Only Cooperation Can Save Royal Bengal Tigers

By Deepak Gajurel

KATHMANDU, Nepal, December 15, 1998 (ENS) - A three-day South Asian symposium on Conservation of the Royal Bengal Tiger concluded Monday by calling on national governments of the region to build trans-border and regional cooperation for tiger conservation.


Royal Bengal Tiger (Photo courtesy Defenders of Wildlife)
Sixty prominent tiger specialists, wildlife scientists, conservationists, policy makers, planners and wildlife managers from Bangladesh, Bhutan, India, Myanmar and Nepal recommended a strong action agenda for the protection of the vanishing Royal Bengal Tiger. This species is still the most numerous on Earth.

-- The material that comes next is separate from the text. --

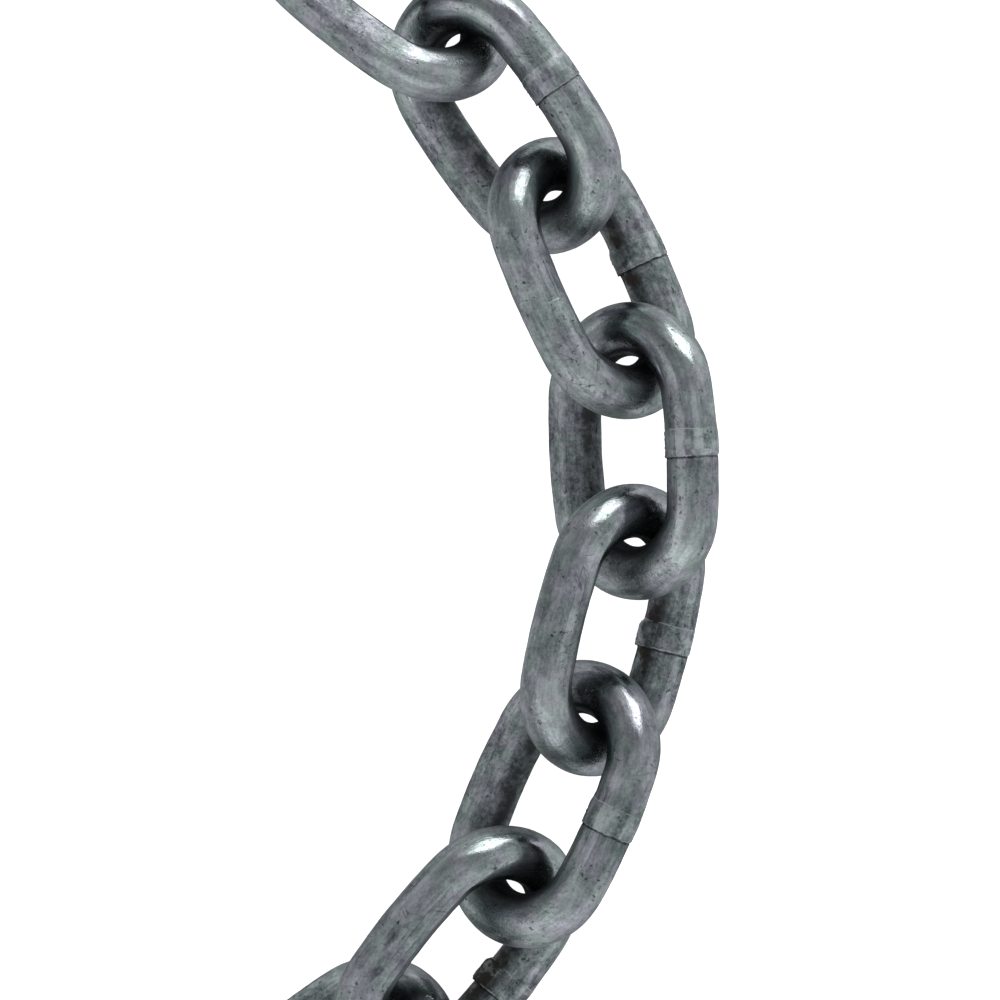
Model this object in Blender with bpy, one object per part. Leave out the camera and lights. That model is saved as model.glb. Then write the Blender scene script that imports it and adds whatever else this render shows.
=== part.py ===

These five countries are estimated to have a total Royal Bengal tiger population of 5,000, nearly the entire world population. Currently, a total of 109 Royal Bengal tigers roam in different national parks and wildlife reserves of Nepal, wildlife officials told the delegates.

The conference was held at the Royal Chitwan National Park (RCNP), 150 kilometres (90 miles) from here. A world heritage site, the Park is home to about 70 Royal Bengal tigers.

The conference was organised jointly by the Department of National Parks and Wildlife Conservation (DNPWC), the King Mahendra Trust for Nature Conservation (KMTNC) and the World Wildlife Fund for Nature (WWF).

The conference delegates concluded in the Chitwan declaration that, "there is an urgent need for regional and bilateral cooperation among the countries with tiger populations to save the Royal Bengal Tiger which is close to extinction."

"An action plan should be prepared immediately for the trans-boundary conservation among India, Nepal, Bangladesh, Bhutan and Myanmar," the Chitwan declaration stated.

"Unless trans-border cooperation is ensured, tigers are sure to become extinct," experts warned during the three-day deliberations. Trans-boundary cooperation between Nepal and India, India and Bhutan, Myanmar and Bangladesh is a must because wild animals recognize no political boundaries.


Royal Bengal tiger makes a meal. (Photo courtesy 5 Tigers)
Parsa Wildlife Reserve and RCNP in the central Terai (the southern plains), Royal Bardiya National Park in the mid-western Terai and Royal Shukla Phanta Wildlife Reserve in the far-western Terai are home to these endangered tigers. All of these protected areas share a border with India.

Records put the total number of tigers in the world one century ago at 100,000. But now there are a maximum of 7,000 tigers left in the world.

One eight subspecies of tigers roamed the Earth, now there are only five. Three tiger subspecies - the Javan, Bali and Caspian - have gone extinct in the last 60 to 70 years, experts said.

Tiger experts blame poaching, illegal trade in animal parts for Chinese traditional medicines, and habitat destruction as the main reasons for the extinctions.

KMTNC officials said a dead tiger is worth more than US$100,000 today, and its bones are in high demand in East Asia for medicinal purposes.

The remaining tiger subspecies are:

Royal Chitwan National Park, which is celebrating the silver jubilee of its establishment this year, is the home to over 500 endangered one-horned rhinos, Royal Bengal tigers, gharial crocodiles and scores of other mammals as well as about 400 bird species. The park is listed as a World Heritage Site for its rich biodiversity.